**Provided data**
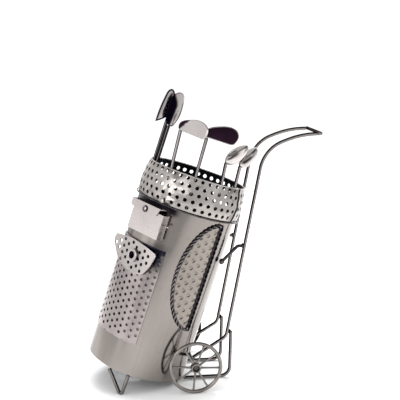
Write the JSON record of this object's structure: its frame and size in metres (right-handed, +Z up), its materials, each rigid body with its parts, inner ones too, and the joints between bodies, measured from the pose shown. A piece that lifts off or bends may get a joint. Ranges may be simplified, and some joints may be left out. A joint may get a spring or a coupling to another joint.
{
  "type": "golf bag holder on a trolley",
  "caption": "Open golf bag of rolled sheet steel with a perforated collar, pockets and clubs, leaning back on a wire trolley with two free wheels and a grip loop.",
  "frame": {"origin": "on the floor, under the middle of the object's length and width", "axes": "+Z up, +X towards the grip of the trolley, +Y towards the far wheel"},
  "size_m": [0.203, 0.1024, 0.2545],
  "materials": {
    "bag_steel": "satin, warm grey",
    "bright_steel": "hammered, polished",
    "trolley_steel": "satin wire",
    "wheel_steel": "satin wire",
    "dark_rope": "twisted wire, blackened"
  },
  "bodies": {
    "holder": {"axle": "trolley_steel", "bag_shell": "bag_steel", "base_plate": "bag_steel", "club_1_head": "bright_steel", "club_1_shaft": "trolley_steel", "club_2_head": "bright_steel", "club_2_shaft": "trolley_steel", "club_3_head": "bright_steel", "club_3_shaft": "trolley_steel", "club_4_head": "bright_steel", "club_4_shaft": "trolley_steel", "club_5_head": "bright_steel", "club_5_shaft": "trolley_steel", "club_6_head": "bright_steel", "club_6_shaft": "trolley_steel", "collar": "bright_steel", "collar_bead": "bright_steel", "far_leg": "trolley_steel", "far_rail": "trolley_steel", "far_strut": "trolley_steel", "front_foot": "trolley_steel", "grip_bar": "trolley_steel", "large_pocket_flap": "bright_steel", "large_pocket_panel": "bright_steel", "large_pocket_ring": "bright_steel", "near_leg": "trolley_steel", "near_rail": "trolley_steel", "near_strut": "trolley_steel", "side_pocket_panel": "bright_steel", "side_pocket_rope": "dark_rope", "small_pocket_lid": "bright_steel", "small_pocket_pin": "bright_steel", "small_pocket_rivet": "bright_steel", "small_pocket_tray": "bright_steel"},
    "near_wheel": {"near_wheel_hub": "wheel_steel", "near_wheel_rim": "wheel_steel", "near_wheel_spoke_1": "wheel_steel", "near_wheel_spoke_2": "wheel_steel", "near_wheel_spoke_3": "wheel_steel", "near_wheel_spoke_4": "wheel_steel", "near_wheel_spoke_5": "wheel_steel", "near_wheel_spoke_6": "wheel_steel", "near_wheel_spoke_7": "wheel_steel", "near_wheel_spoke_8": "wheel_steel"},
    "far_wheel": {"far_wheel_hub": "wheel_steel", "far_wheel_rim": "wheel_steel", "far_wheel_spoke_1": "wheel_steel", "far_wheel_spoke_2": "wheel_steel", "far_wheel_spoke_3": "wheel_steel", "far_wheel_spoke_4": "wheel_steel", "far_wheel_spoke_5": "wheel_steel", "far_wheel_spoke_6": "wheel_steel", "far_wheel_spoke_7": "wheel_steel", "far_wheel_spoke_8": "wheel_steel"}
  },
  "joints": [
    {"name": "near_wheel_spin", "type": "hinge", "parent": "holder", "child": "near_wheel", "pos_m": [-0.01498, -0.0485, 0.02305], "axis": [0, 1, 0], "continuous": true},
    {"name": "far_wheel_spin", "type": "hinge", "parent": "holder", "child": "far_wheel", "pos_m": [-0.01498, 0.0485, 0.02305], "axis": [0, 1, 0], "continuous": true}
  ]
}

**Given task**
From the listing above, collect each line in which the string "object" appears.

**The reply**
Write the JSON record of this object's structure: its frame and size in metres (right-handed, +Z up), its materials, each rigid body with its parts, inner ones too, and the joints between bodies, measured from the pose shown. A piece that lifts off or bends may get a joint. Ranges may be simplified, and some joints may be left out. A joint may get a spring or a coupling to another joint.
  "frame": {"origin": "on the floor, under the middle of the object's length and width", "axes": "+Z up, +X towards the grip of the trolley, +Y towards the far wheel"},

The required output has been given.